6  *Lumiary*  Eye: dawn of awareness. (22) 32
7  *Thaumaturge* Star: expanded perception. (25) 64
8  *Adept* Hand: hard-won experience. (28) 128
9  *High* Cloud: broadening horizons. (31) 256
10 *Master* Beard: matured vision. (34) 512

11 *Preceptor* Scroll: the philosopher. (37) 1024
12 *Mystic* Cowl: priest of a new age. (41) 2048
13 *Exalted* Wing: beyond the physical. (46) 4096
14 *Ultra* Sun: into the light. (52) 8192
15 *Zeno* Gateway: crossing over. (58) 16384

16 *Sublimator* Robe: altered states. (65) 32768
17 *Elemental* Beaker: all is one. (73) 65536
18 *Transcendental* Radiance: moving on. (81) 131072
19 *Celestial* Spiral: passing through. (90) 262144
20 *Demigod* Chalice: communion. (100) 524288


----------



## psychotick (Jan 23, 2015)

Hi,

The only problem I see is that these spells don't seem particularly well related to one another. I get it that one spell may be more powerful than another, but not that a sublimator for example must be able to cast all the lessor fifteen spells. What if our sublimator has no healing magic? So can cast robe etc but not blood drop?

Cheers, Greg.


----------



## thecoldembrace (Jan 23, 2015)

While it is good to have a fleshed out ranking system, you might want to cut it down to size. Many readers will be interested in your magic but can easily become lost in your lengthy hierarchy. For the systems I usually use low numbers as a rule, rarely more than 10, unless there is a number significant to symbolizing something at a higher rank, like 13 or something. It is great that you have so many, but if you are going to use these in your writing it might call for explanations of each, which can become tedious, taxing and too informative for some people.

Just my thoughts 

-Cold


----------



## WooHooMan (Jan 23, 2015)

Cold, did you just sign a forum post?  That's weird.

Anyways, I really dig the symbol thing but I have two dislikes...
1) I think 20 might be a few too many ranks.  I can't really explain why I think that it just feels like 20 is kind of excessive.
2) I feel like putting a number value to supernatural power is kind of ridiculous.  Magic looses a lot of, for lack of a better term, magic when you try to quantify it.  Unless this is for an rpg.  In which case, I guess there's no getting around that.


----------



## LordFalco (Jan 23, 2015)

For Greg: Those are the pins, not the spells. But yes--you retain all lesser spells, like having the option of how far to throw a football. Thus a wizard sublimator can heal a paper cut with a tiny spell.
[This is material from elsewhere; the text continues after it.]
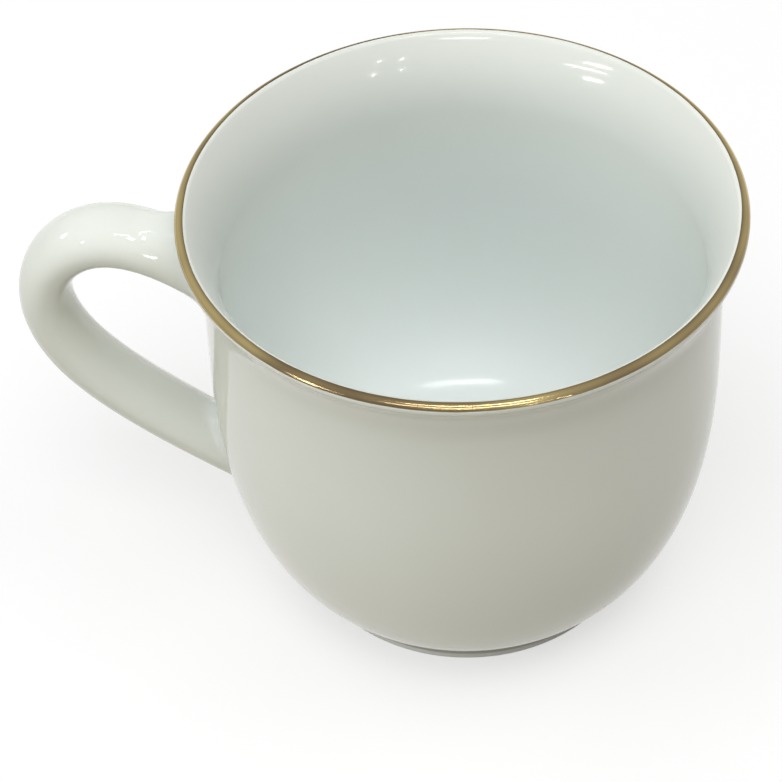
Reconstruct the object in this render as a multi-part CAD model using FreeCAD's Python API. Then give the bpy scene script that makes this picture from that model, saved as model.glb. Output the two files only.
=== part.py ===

True, it's complex. I wanted a faster advancement to avoid the stereotyped white-beard wizard. When time is the determinant, like the system here at the website, advancement slows with each rank. If you make intellect the determinant, then gifted users can advance as fast as work ethic allows. For example, I have a tier 12 caster somewhere in her twenties (gallery portrait).

As far as quantifying, I always thought ethereal magic was sort of capricious. This system is the one-shot scheme used by video games, which I use as the elemental class. Without nailing down the specifics, things can get away from you. I think that's the problem grappled with by the member who did the treatise on psionics.

It also presents a theory as to where fictional gods come from. Studying your way to godhood is blasphemy, of course, but it would be interesting to see other theories about it. I'll need to be careful not to dump too much on the reader, thanks to the input. Hadn't considered that.


----------



## LordFalco (Jan 24, 2015)

I just dusted off and reread the story [head smack]. It was an outgrowth of the story world. There are a few reasons to quantify: an empire needs an accurate estimate as to how a threat rates; a magic school uses it to put history lessons in perspective; students debate their legendary icons, and so on. In practical use, only the first five or six are referred to.

What keeps the world from being crowded by homicidal godlings is that most top out at the fifth level. But there  might be a freakishly gifted type who rapidly climbs the latter, becoming a villain along the way. Depending on where the story goes, any one of the titles might come in handy.


----------



## Ky2015 (Feb 2, 2015)

Check out The Seventh Tower Series by Award-Winning, Children's Fantasy Author Garth Nix

The Seventh Tower series has a little bit of this "academy" feel and spells and such. Do you have a good reason why there are so many ranks? 

Don't let it be arbitrary... write out the scenes where the council or whatever thought it would be a good idea. If you can't come up with one... maybe think about consolidating? I see your "author" reasoning.. but, there also needs to be an in-world reason.


----------